TikTok is working on the development of a predictive model that can determine whether a video contains a claim or offers an opinion. With a successful prediction model, TikTok can reduce the backlog of user reports and prioritise them more efficiently.

Team Members at TikTok

Data Team Roles

  • Willow Jaffey - Data Science Lead
  • Rosie Mae Bradshaw - Data Science Manager
  • Orion Rainier - Data Scientist

The members of the data team at TikTok are well-versed in data analysis and data science. Messages to these more technical coworkers should be concise and specific.

Cross-Functional Team Members

  • Mary Joanna Rodgers - Project Management Officer
  • Margery Adebowale - Finance Lead, Americas
  • Maika Abadi - Operations Lead

Your TikTok team includes several managers who oversee operations. It is important to adjust your general correspondence appropriately to their roles, given that their responsibilities are less technical in nature.

Note: The story, all names, characters, and incidents portrayed in this project are fictitious.
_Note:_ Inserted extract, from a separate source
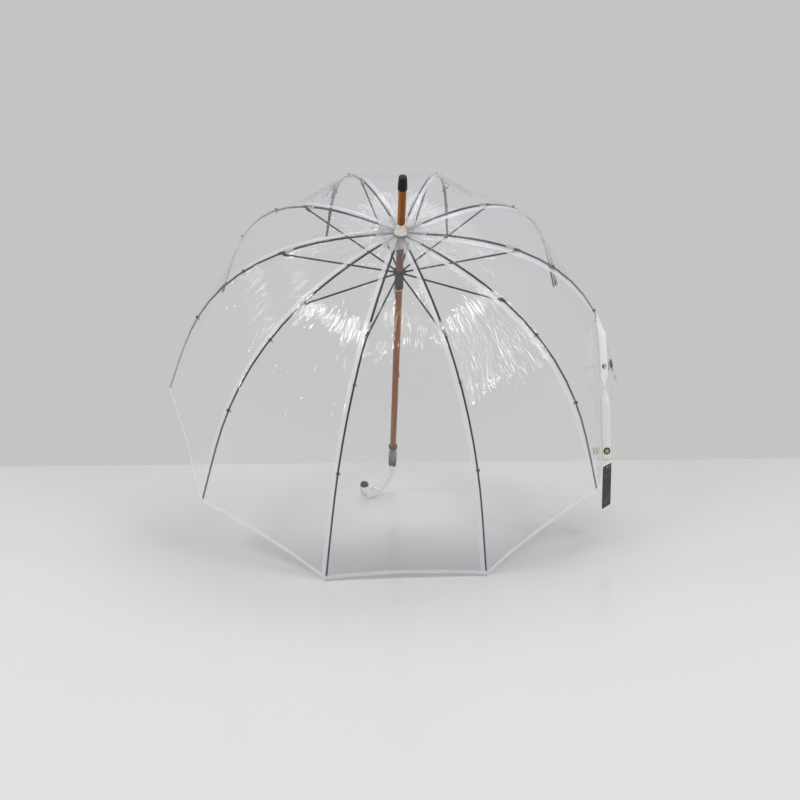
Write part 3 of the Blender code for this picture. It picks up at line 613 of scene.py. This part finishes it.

No identification with actual persons (living or deceased) is intended or should be inferred. And, the data shared in this project has been created for pedagogical purposes.

Business Task

To develop a predictive model to accurately classify TikTok videos as containing either a claim or an opinion. Successful model implementation will reduce the backlog of user reports and enable more efficient prioritisation of content moderation efforts.

Dataset

This project uses a dataset called tiktok_dataset.csv. It contains synthetic data created for this project in partnership with TikTok. The dataset contains 19,383 rows and 12 columns. Each row represents a different published TikTok video in which a claim/opinion has been made.

Exploratory Data Analysis (EDA) Tableau Visualisations

While I was carrying out EDA, I also used Tableau to create visuals to help non-technical stakeholders engage and interact with the data. The Tableau visualisations can be found here.

Modelling and Evaluation

A random forest model and an XGBoost model were built and compared. Based on the classification reports, both models were found to be near perfect. However, the errors of the XGBoost model tended to be false negatives. Identifying claims was the priority in this project. Therefore, it is essential that the model accurately captures all actual claim videos. The random forest model has better scores and is thus selected as the champion model.

The confusion matrix and feature importance plot of the random forest model using the test data are shown below. image image

The most predictive features were all related to engagement levels generated by the video.

Conclusion

As noted, the model performed exceptionally well on the test holdout data. Before deploying the model, the data team recommends further evaluation using additional subsets of user data. Furthermore, the data team recommends monitoring the distributions of video engagement levels to ensure that the model remains robust to fluctuations in its most predictive features.